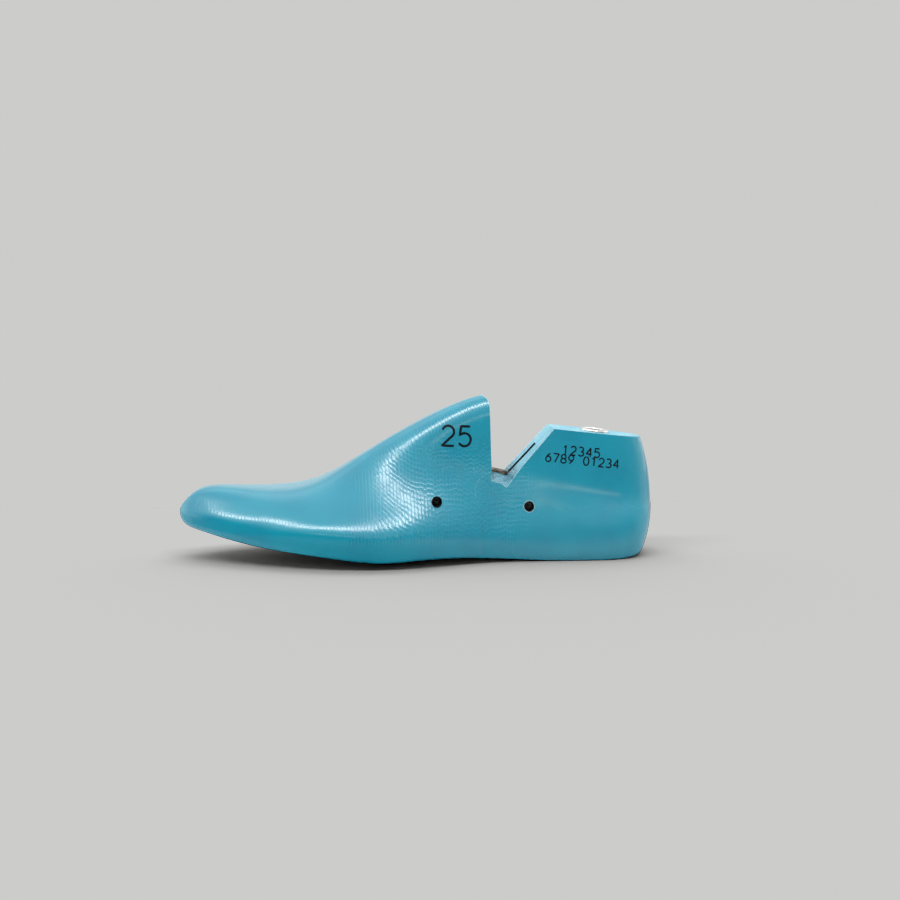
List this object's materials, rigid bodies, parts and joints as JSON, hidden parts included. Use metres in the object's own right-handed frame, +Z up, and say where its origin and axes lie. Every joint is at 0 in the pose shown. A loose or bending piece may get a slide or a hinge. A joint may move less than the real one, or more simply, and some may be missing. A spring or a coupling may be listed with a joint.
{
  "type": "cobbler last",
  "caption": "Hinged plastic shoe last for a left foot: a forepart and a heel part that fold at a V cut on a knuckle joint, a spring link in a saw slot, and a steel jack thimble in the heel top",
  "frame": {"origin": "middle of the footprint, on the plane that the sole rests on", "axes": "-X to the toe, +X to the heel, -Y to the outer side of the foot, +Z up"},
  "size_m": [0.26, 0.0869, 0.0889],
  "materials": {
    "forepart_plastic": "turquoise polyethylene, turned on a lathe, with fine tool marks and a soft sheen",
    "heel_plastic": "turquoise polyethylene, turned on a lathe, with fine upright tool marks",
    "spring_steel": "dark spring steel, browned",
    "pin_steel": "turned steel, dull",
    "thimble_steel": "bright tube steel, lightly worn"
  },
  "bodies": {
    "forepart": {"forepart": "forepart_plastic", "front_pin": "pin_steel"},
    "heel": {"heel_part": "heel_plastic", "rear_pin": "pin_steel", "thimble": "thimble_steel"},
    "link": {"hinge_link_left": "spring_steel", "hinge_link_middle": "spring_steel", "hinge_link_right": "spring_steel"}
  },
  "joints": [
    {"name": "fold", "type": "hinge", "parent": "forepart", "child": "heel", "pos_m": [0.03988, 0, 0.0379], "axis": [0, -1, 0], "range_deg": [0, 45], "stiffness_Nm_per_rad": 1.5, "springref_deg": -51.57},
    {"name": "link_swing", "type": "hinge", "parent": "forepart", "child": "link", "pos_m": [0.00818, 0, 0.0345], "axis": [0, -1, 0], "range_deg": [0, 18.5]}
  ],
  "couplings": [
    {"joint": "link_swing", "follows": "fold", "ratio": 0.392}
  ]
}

★ ★ ★

*INSTRUCTION:* Write the entire listing out again, word for word.

*THE RESPONSE:*
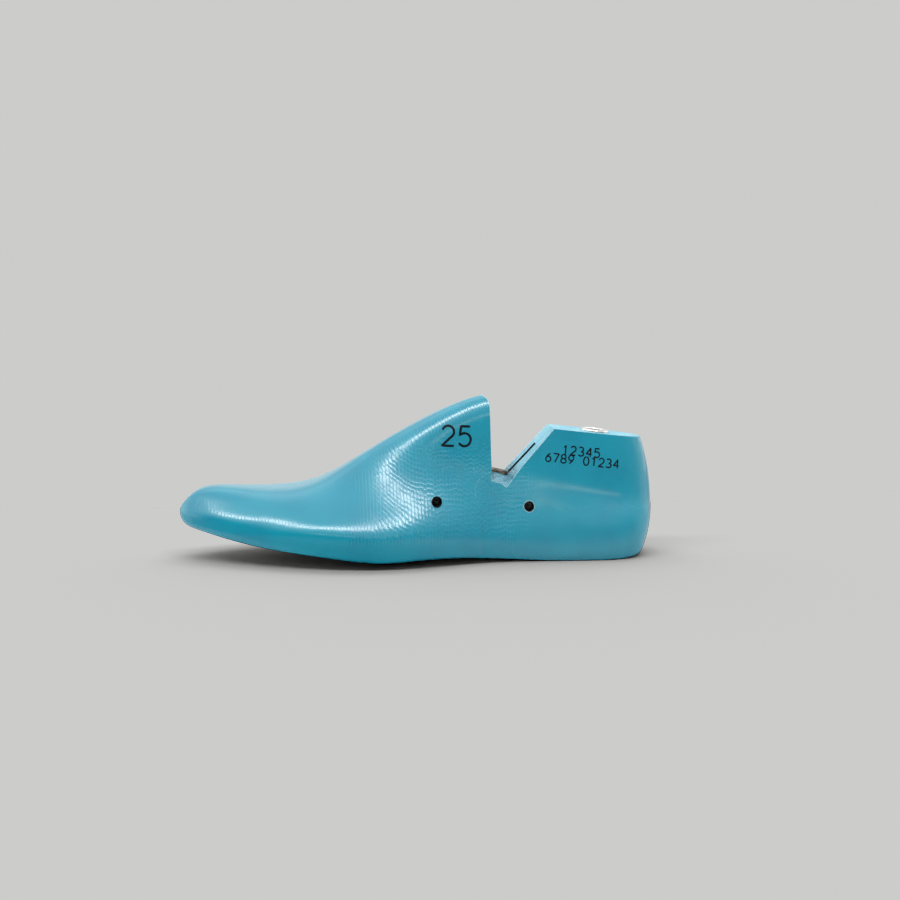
List this object's materials, rigid bodies, parts and joints as JSON, hidden parts included. Use metres in the object's own right-handed frame, +Z up, and say where its origin and axes lie. Every joint is at 0 in the pose shown. A loose or bending piece may get a slide or a hinge. A joint may move less than the real one, or more simply, and some may be missing. A spring or a coupling may be listed with a joint.
{
  "type": "cobbler last",
  "caption": "Hinged plastic shoe last for a left foot: a forepart and a heel part that fold at a V cut on a knuckle joint, a spring link in a saw slot, and a steel jack thimble in the heel top",
  "frame": {"origin": "middle of the footprint, on the plane that the sole rests on", "axes": "-X to the toe, +X to the heel, -Y to the outer side of the foot, +Z up"},
  "size_m": [0.26, 0.0869, 0.0889],
  "materials": {
    "forepart_plastic": "turquoise polyethylene, turned on a lathe, with fine tool marks and a soft sheen",
    "heel_plastic": "turquoise polyethylene, turned on a lathe, with fine upright tool marks",
    "spring_steel": "dark spring steel, browned",
    "pin_steel": "turned steel, dull",
    "thimble_steel": "bright tube steel, lightly worn"
  },
  "bodies": {
    "forepart": {"forepart": "forepart_plastic", "front_pin": "pin_steel"},
    "heel": {"heel_part": "heel_plastic", "rear_pin": "pin_steel", "thimble": "thimble_steel"},
    "link": {"hinge_link_left": "spring_steel", "hinge_link_middle": "spring_steel", "hinge_link_right": "spring_steel"}
  },
  "joints": [
    {"name": "fold", "type": "hinge", "parent": "forepart", "child": "heel", "pos_m": [0.03988, 0, 0.0379], "axis": [0, -1, 0], "range_deg": [0, 45], "stiffness_Nm_per_rad": 1.5, "springref_deg": -51.57},
    {"name": "link_swing", "type": "hinge", "parent": "forepart", "child": "link", "pos_m": [0.00818, 0, 0.0345], "axis": [0, -1, 0], "range_deg": [0, 18.5]}
  ],
  "couplings": [
    {"joint": "link_swing", "follows": "fold", "ratio": 0.392}
  ]
}